-- Start of Supplied material --

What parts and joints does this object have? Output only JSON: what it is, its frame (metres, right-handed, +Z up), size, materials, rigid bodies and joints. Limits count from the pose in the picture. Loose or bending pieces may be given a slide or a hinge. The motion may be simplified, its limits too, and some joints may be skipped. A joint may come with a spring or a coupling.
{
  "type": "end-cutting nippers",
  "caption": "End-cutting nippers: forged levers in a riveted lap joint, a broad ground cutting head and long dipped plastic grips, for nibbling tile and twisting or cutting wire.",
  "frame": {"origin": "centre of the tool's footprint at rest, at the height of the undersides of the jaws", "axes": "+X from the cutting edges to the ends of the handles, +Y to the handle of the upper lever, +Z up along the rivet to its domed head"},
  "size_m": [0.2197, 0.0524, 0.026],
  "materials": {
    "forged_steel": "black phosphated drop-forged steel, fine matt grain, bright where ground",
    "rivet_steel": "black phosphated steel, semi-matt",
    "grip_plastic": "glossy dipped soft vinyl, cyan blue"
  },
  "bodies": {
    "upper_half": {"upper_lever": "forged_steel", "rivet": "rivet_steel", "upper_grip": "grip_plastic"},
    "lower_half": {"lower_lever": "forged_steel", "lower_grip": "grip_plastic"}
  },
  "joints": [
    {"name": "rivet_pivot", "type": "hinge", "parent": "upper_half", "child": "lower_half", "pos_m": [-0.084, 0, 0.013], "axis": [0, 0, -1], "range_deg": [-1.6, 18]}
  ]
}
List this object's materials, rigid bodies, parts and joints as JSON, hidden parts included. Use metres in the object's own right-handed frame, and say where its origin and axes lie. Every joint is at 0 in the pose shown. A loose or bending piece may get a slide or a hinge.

-- End of Supplied material --

§ **What is required**
Write all of the records out again exactly.

§ **Response to the exercise**
What parts and joints does this object have? Output only JSON: what it is, its frame (metres, right-handed, +Z up), size, materials, rigid bodies and joints. Limits count from the pose in the picture. Loose or bending pieces may be given a slide or a hinge. The motion may be simplified, its limits too, and some joints may be skipped. A joint may come with a spring or a coupling.
{
  "type": "end-cutting nippers",
  "caption": "End-cutting nippers: forged levers in a riveted lap joint, a broad ground cutting head and long dipped plastic grips, for nibbling tile and twisting or cutting wire.",
  "frame": {"origin": "centre of the tool's footprint at rest, at the height of the undersides of the jaws", "axes": "+X from the cutting edges to the ends of the handles, +Y to the handle of the upper lever, +Z up along the rivet to its domed head"},
  "size_m": [0.2197, 0.0524, 0.026],
  "materials": {
    "forged_steel": "black phosphated drop-forged steel, fine matt grain, bright where ground",
    "rivet_steel": "black phosphated steel, semi-matt",
    "grip_plastic": "glossy dipped soft vinyl, cyan blue"
  },
  "bodies": {
    "upper_half": {"upper_lever": "forged_steel", "rivet": "rivet_steel", "upper_grip": "grip_plastic"},
    "lower_half": {"lower_lever": "forged_steel", "lower_grip": "grip_plastic"}
  },
  "joints": [
    {"name": "rivet_pivot", "type": "hinge", "parent": "upper_half", "child": "lower_half", "pos_m": [-0.084, 0, 0.013], "axis": [0, 0, -1], "range_deg": [-1.6, 18]}
  ]
}
List this object's materials, rigid bodies, parts and joints as JSON, hidden parts included. Use metres in the object's own right-handed frame, and say where its origin and axes lie. Every joint is at 0 in the pose shown. A loose or bending piece may get a slide or a hinge.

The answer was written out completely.